[What the task requires] Copy the first line of the material below and every later line through the line containing "return PROTHORAX_ORIGIN +", without any other output.

[Source material]
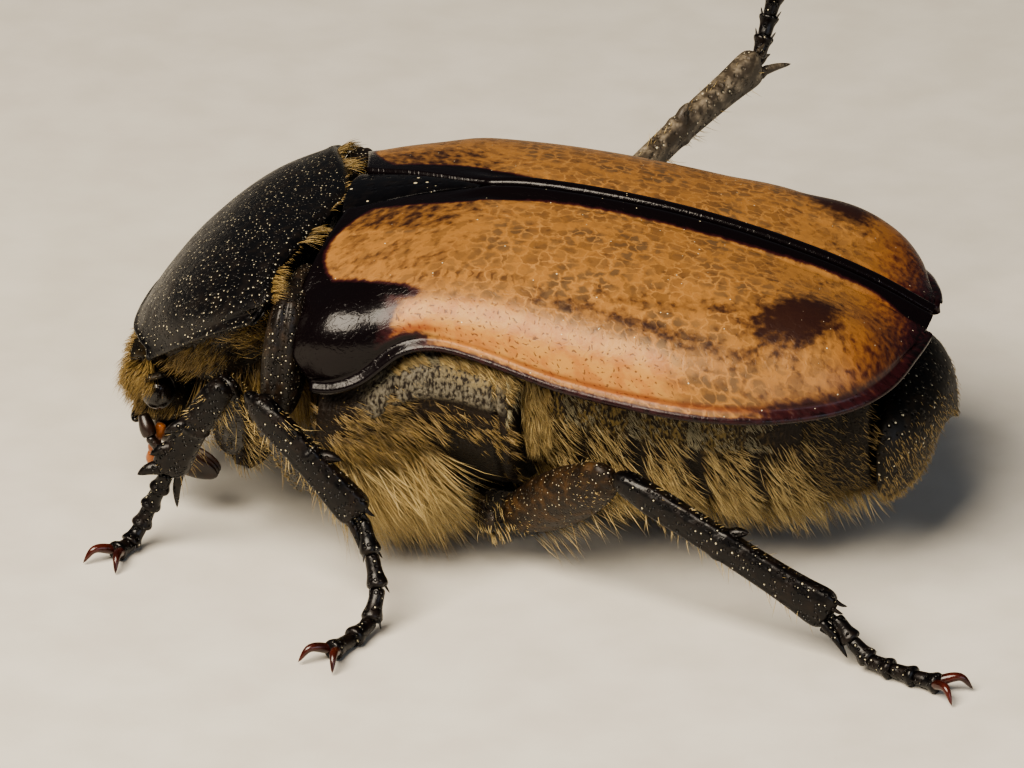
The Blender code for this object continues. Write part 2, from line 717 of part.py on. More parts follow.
def prothorax_place(station, y, height):
    c, s = math.cos(PROTHORAX_TILT), math.sin(PROTHORAX_TILT)
    forwards = Vector((-c, 0, -s))
    upwards = Vector((-s, 0, c))
    return PROTHORAX_ORIGIN + forwards * station + upwards * height + Vector((0, y, 0))


def prothorax_point(reach, angle, grow=0.0):
    """Point on the prothorax: reach runs from back to front, and angles above 180 degrees are underneath."""
    across, upward = rounded(angle, PRONOTUM_ROUNDNESS if upward_side(angle) else FLANK_ROUNDNESS)
    share = abs(across)
    if upward_side(angle):
        rear, front = curve(PRONOTUM_REAR, share), curve(PRONOTUM_FRONT, share)
        station = rear - grow + (front - rear + 2 * grow) * reach
        margin = curve(PRONOTUM_MARGIN, station)
        height = margin + (curve(PRONOTUM_TOP, station) + grow - margin) * upward
        return prothorax_place(station, (curve(PRONOTUM_WIDTH, station) + grow) * across, height)
    depth = abs(upward)
    rear = PRONOTUM_REAR[-1][1] + (PROSTERNUM_REAR - PRONOTUM_REAR[-1][1]) * depth
    front = PRONOTUM_FRONT[-1][1] + (PROSTERNUM_FRONT - PRONOTUM_FRONT[-1][1]) * depth
    station = rear - grow + (front - rear + 2 * grow) * reach
    margin = curve(PRONOTUM_MARGIN, station) - FLANK_DROP
    height = margin + (margin - curve(PROSTERNUM, station) + grow) * upward
    return prothorax_place(station, (curve(PRONOTUM_WIDTH, station) * FLANK_SHARE + grow) * across, height)


def upward_side(angle):
    return angle <= math.pi + 0.001


def prothorax_body(grow=0.0):
    bm = bmesh.new()
    rings = []
    steps = 12
    for k in range(steps + 1):
        ring = [prothorax_point(k / steps, math.pi * i / 18, grow) for i in range(19)]
        ring += [prothorax_point(k / steps, math.pi + math.pi * i / 14 + 0.002, grow) for i in range(15)]
        rings.append(ring)
    loft(bm, rings)
    bmesh.ops.recalc_face_normals(bm, faces=bm.faces)
    return bm


def mesepimeron(name, side):
    """The rough plate that fills the corner between pronotum and shoulder."""
    centre, radii = MESEPIMERON
    block = ellipsoid(centre * Vector((1, side, 1)), radii, segments=16, rings=12)
    slice_off(block, (MESEPIMERON_REAR - GAP, 0, 0), (1, 0, 0))
    plate = combine(block, [prothorax_body(GAP), thorax_body(GAP)], "DIFFERENCE")
    return finish(name, plate, BLACK)


# Head


def head():
    bm = bmesh.new()
    rings = []
    for height, half, front, back in HEAD_STATIONS:
        centre = Vector(((front + back) / 2, 0, height))
        depth = (back - front) / 2
        ring = []
        for k in range(24):
            across, forwards = rounded(2 * math.pi * k / 24, 3.0)
            ring.append(centre + Vector((-depth * forwards, half * across, 0)))
        rings.append(ring)
    loft(bm, rings)
    bmesh.ops.recalc_face_normals(bm, faces=bm.faces)
    rim = []
    for k in range(13):
        s = -1 + k / 6
        height = CLYPEUS_HEIGHT + CLYPEUS_NOTCH * max(0.0, 1 - (3 * s) ** 2)
        rim.append(Vector((CLYPEUS_FRONT + CLYPEUS_CORNER * abs(s) ** 3, CLYPEUS_HALF_WIDTH * s, height)))
    widths = [CLYPEUS_RIM] * len(rim)
    clypeus_edge = tube(rim, widths, widths, Vector((1, 0, 0)), 6)
    return finish("head", combine(bm, [clypeus_edge], "UNION"), BROWN_BLACK)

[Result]
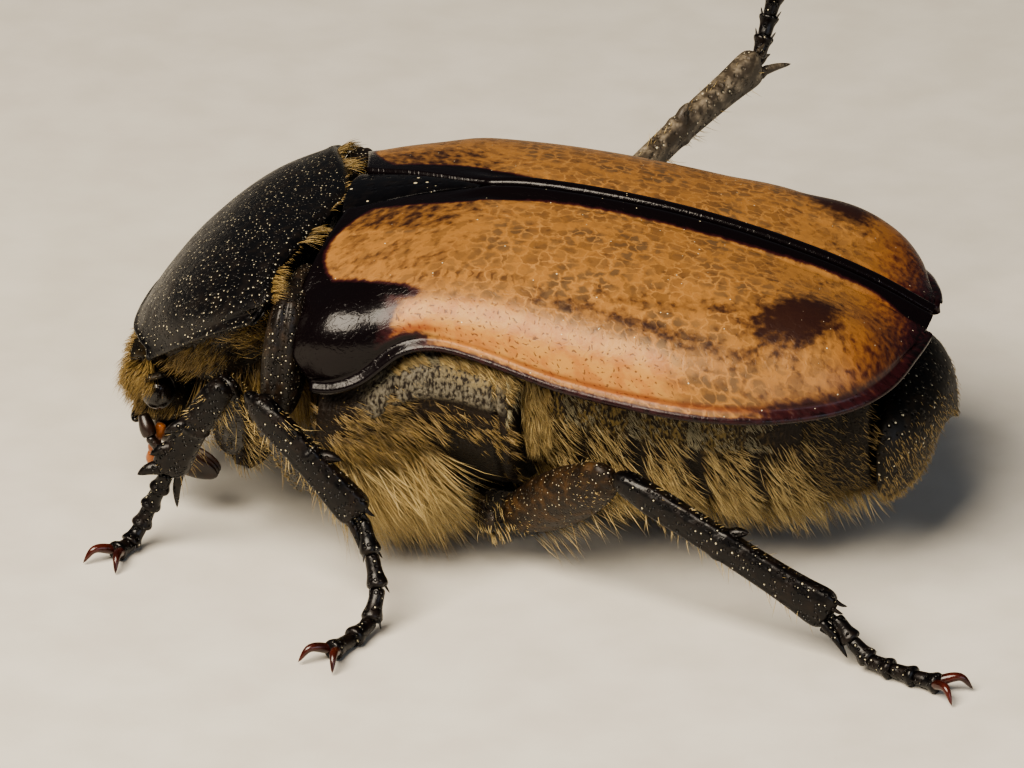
The Blender code for this object continues. Write part 2, from line 717 of part.py on. More parts follow.
def prothorax_place(station, y, height):
    c, s = math.cos(PROTHORAX_TILT), math.sin(PROTHORAX_TILT)
    forwards = Vector((-c, 0, -s))
    upwards = Vector((-s, 0, c))
    return PROTHORAX_ORIGIN + forwards * station + upwards * height + Vector((0, y, 0))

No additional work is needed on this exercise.